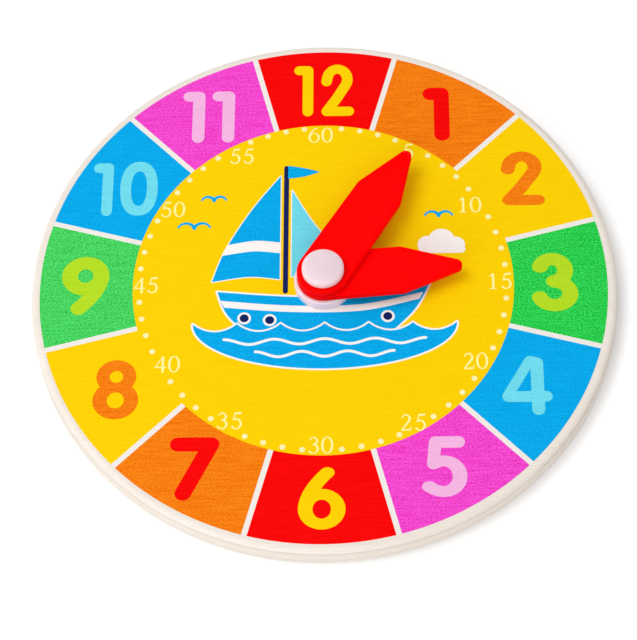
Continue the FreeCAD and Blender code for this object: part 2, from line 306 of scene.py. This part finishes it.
def stroke(points, pen):
    """The outline that a round pen leaves along a smooth line. The pen is its width and height, or
    one such pair for the start and one for the end."""
    start_pen, end_pen = pen if isinstance(pen[0], tuple) else (pen, pen)
    last = len(points) - 1
    left, right = [], []
    for index, point in enumerate(points):
        share = index / last
        half = Vector((
            (start_pen[0] + (end_pen[0] - start_pen[0]) * share) / 2,
            (start_pen[1] + (end_pen[1] - start_pen[1]) * share) / 2,
        ))
        before, after = points[max(index - 1, 0)], points[min(index + 1, last)]
        # The line's direction, as it is where the pen counts as round
        across, up = (after[0] - before[0]) / half.x, (after[1] - before[1]) / half.y
        turn = math.degrees(math.atan2(up, across))
        if index == 0:
            left += arc(point, half, turn + 270, turn + 90, 12)
        elif index == last:
            left += arc(point, half, turn + 90, turn - 90, 12)
        else:
            left.append(on_ellipse(point, half, turn + 90))
            right.append(on_ellipse(point, half, turn - 90))
    return left + right[::-1]


def on_ring(radius, turn, off=(0, 0)):
    """The place at a turn clockwise from 12 on a ring, moved off it by a little."""
    angle = math.radians(turn)
    return radius * math.sin(angle) + off[0], radius * math.cos(angle) + off[1]


def divider_turn(hour, radius):
    """How far clockwise from 12 the divider after an hour's field crosses a ring."""
    turn = 30 * hour + 15
    angle = math.radians(turn)
    aside = DIVIDER_CENTRE[0] * math.cos(angle) - DIVIDER_CENTRE[1] * math.sin(angle)
    return turn + DIVIDER_LEAN + math.degrees(aside / radius)


def divider(hour):
    """The line between an hour's field and the next."""
    ends = (DISC_RADIUS - FIELD_OVERLAP, RING_RADIUS - DIVIDER_SHORT)
    inner, outer = (Vector(on_ring(radius, divider_turn(hour, radius))) for radius in ends)
    along = (outer - inner).normalized()
    across = Vector((along.y, -along.x)) * DIVIDER_WIDTH / 2
    places = (inner - across, inner + across, outer + across, outer - across)
    return [tuple(place) for place in places]


def field(hour):
    """One hour's field: a piece of the ring between two dividers of constant width."""

    def edge(radius):
        inset = math.degrees(math.asin(DIVIDER_WIDTH / 2 / radius))
        first, last = divider_turn(hour - 1, radius) + inset, divider_turn(hour, radius) - inset
        return arc((0, 0), (radius, radius), 90 - last, 90 - first, 20)

    return edge(RING_RADIUS) + edge(DISC_RADIUS - FIELD_OVERLAP)[::-1]


def anticlockwise(outline):
    """The same outline, turned round if it runs clockwise."""
    sides = zip(outline, outline[1:] + outline[:1])
    area = sum(start[0] * end[1] - end[0] * start[1] for start, end in sides)
    return outline if area > 0 else outline[::-1]


INSIDE = 1  # asks for the triangles inside the outlines
CLOSE = 1e-6  # two points nearer than this, in millimetres, are one


def slab(name, shapes, holes, level, ink):
    """A layer of ink: everything inside any of the shapes and outside all holes, as one closed
    solid from just inside the board's face up to its level. Every outline is cut into one flat net
    of triangles, which names the outlines that each triangle lies in."""
    points, faces = [], []
    for outline in shapes + holes:
        faces.append(list(range(len(points), len(points) + len(outline))))
        points += [Vector(point) for point in anticlockwise(outline)]
    net, _, triangles, _, _, sources = delaunay_2d_cdt(points, [], faces, INSIDE, CLOSE)
    first_hole = len(shapes)
    kept = [
        triangle
        for triangle, source in zip(triangles, sources)
        if source and max(source) < first_hole
    ]
    solid = bmesh.new()
    low, high = FACE - INK * MM / 2, FACE + level * INK * MM
    shift = Vector(PRINT_CENTRE)
    used = sorted({index for triangle in kept for index in triangle})
    places = {index: (net[index] + shift) * MM for index in used}
    top = {index: solid.verts.new((place.x, place.y, high)) for index, place in places.items()}
    bottom = {index: solid.verts.new((place.x, place.y, low)) for index, place in places.items()}
    edges = {}  # each triangle's own, in order and anticlockwise
    for triangle in kept:
        first, second, third = (net[index] for index in triangle)
        if (second - first).cross(third - first) < 0:
            triangle = triangle[::-1]
        solid.faces.new([top[index] for index in triangle])
        solid.faces.new([bottom[index] for index in reversed(triangle)])
        for edge in zip(triangle, list(triangle[1:]) + [triangle[0]]):
            edges[edge] = True
    for start, end in edges:
        if (end, start) not in edges:
            solid.faces.new([top[end], top[start], bottom[start], bottom[end]])
    mesh = bpy.data.meshes.new(name)
    solid.to_mesh(mesh)
    solid.free()
    mesh.materials.append(INKS[ink])
    piece = bpy.data.objects.new(name, mesh)
    bpy.context.collection.objects.link(piece)
    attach(piece, "board")


# ---------------------------------------------------------------- numerals


def in_box(box, pen):
    """Two functions that turn places and arcs in a digit's box, 0 to 1 each way, into ones on the
    dial. The box is left, bottom, width and height, and a line drawn along its edge with the pen
    stays inside it."""
    left, bottom, width, height = box

    def place(across, up):
        return (
            left + pen[0] / 2 + across * (width - pen[0]),
            bottom + pen[1] / 2 + up * (height - pen[1]),
        )

    def bend(centre, radii, first, last):
        reach = (radii[0] * (width - pen[0]), radii[1] * (height - pen[1]))
        return arc(place(*centre), reach, first, last)

    return place, bend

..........

Goal
Search the data for "this" and list every line in which it occurs.

Problem solution
Continue the FreeCAD and Blender code for this object: part 2, from line 306 of scene.py. This part finishes it.
CLOSE = 1e-6  # two points nearer than this, in millimetres, are one